Seminars at NAVER LABS Europe are open to the public but space is limited. Please register here.
Date: 22nd October 2019
Christophe Gravier, associate professor, Université Jean-Monnet, Saint-Étienne, France
Many of Natural Language Processing modern pipelines share a two-step process approach : a first network make it possible to learn word representation, while a second is dedicated to (deep) fine-tuning for downstream tasks. This talk will be two-fold on the first step — as many of you may already know about our works on the second steps especially in the frame of Hady Elsahar’s PhD, now working at NaverLabs in the NLP team. First, we will discuss how external knowledge hold in dictionaries can help learning word embedding in a simple and efficient way. We will then present how it is possible to binarize these embeddings in order to reduce by order of magnitude both the memory footprint of word features as well as keeping the same level of accuracy on downstream tasks such as text classification, which is of the utmost practical interest for on-device NLP.

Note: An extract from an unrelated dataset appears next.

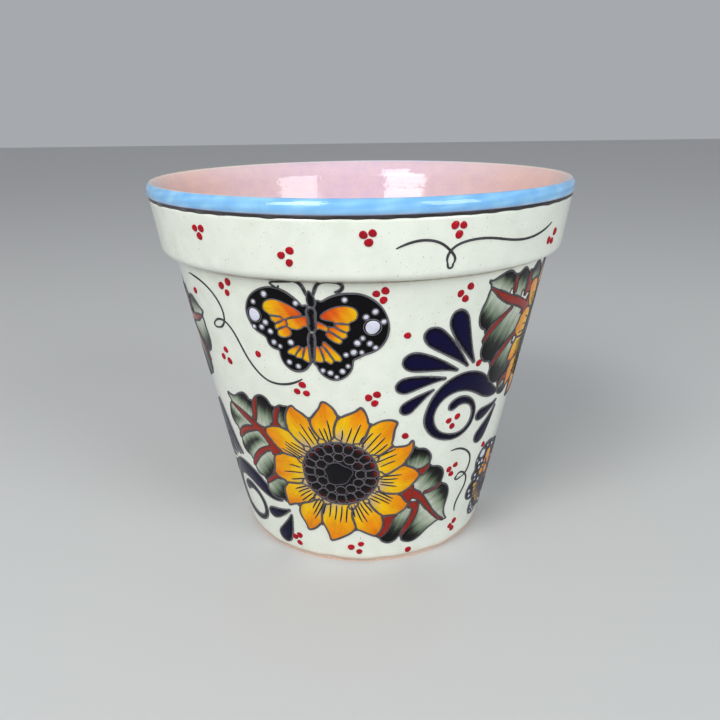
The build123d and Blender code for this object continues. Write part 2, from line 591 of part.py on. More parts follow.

This talk is based on the following publications : Julien Tissier, Christophe Gravier, Amaury Habrard: “Dict2vec : Learning Word Embeddings using Lexical Dictionaries”. EMNLP 2017: 254-263 and Julien Tissier, Amaury Habrard, Christophe Gravier: “Near-lossless Binarization of Word Embeddings”. AAAI 2019: pages to be announced
Dr. Christophe Gravier, PhD, is an associate professor at Université Jean Monnet, Université de Lyon, France. His research interest is Natural Language Processing, including text generation, chatbots, learning binary embeddings, and question answering. Christophe Gravier is a Computer Science teacher at Télécom Saint-Etienne, a French engineering school (Master diploma), where he also serves as director of development and innovation.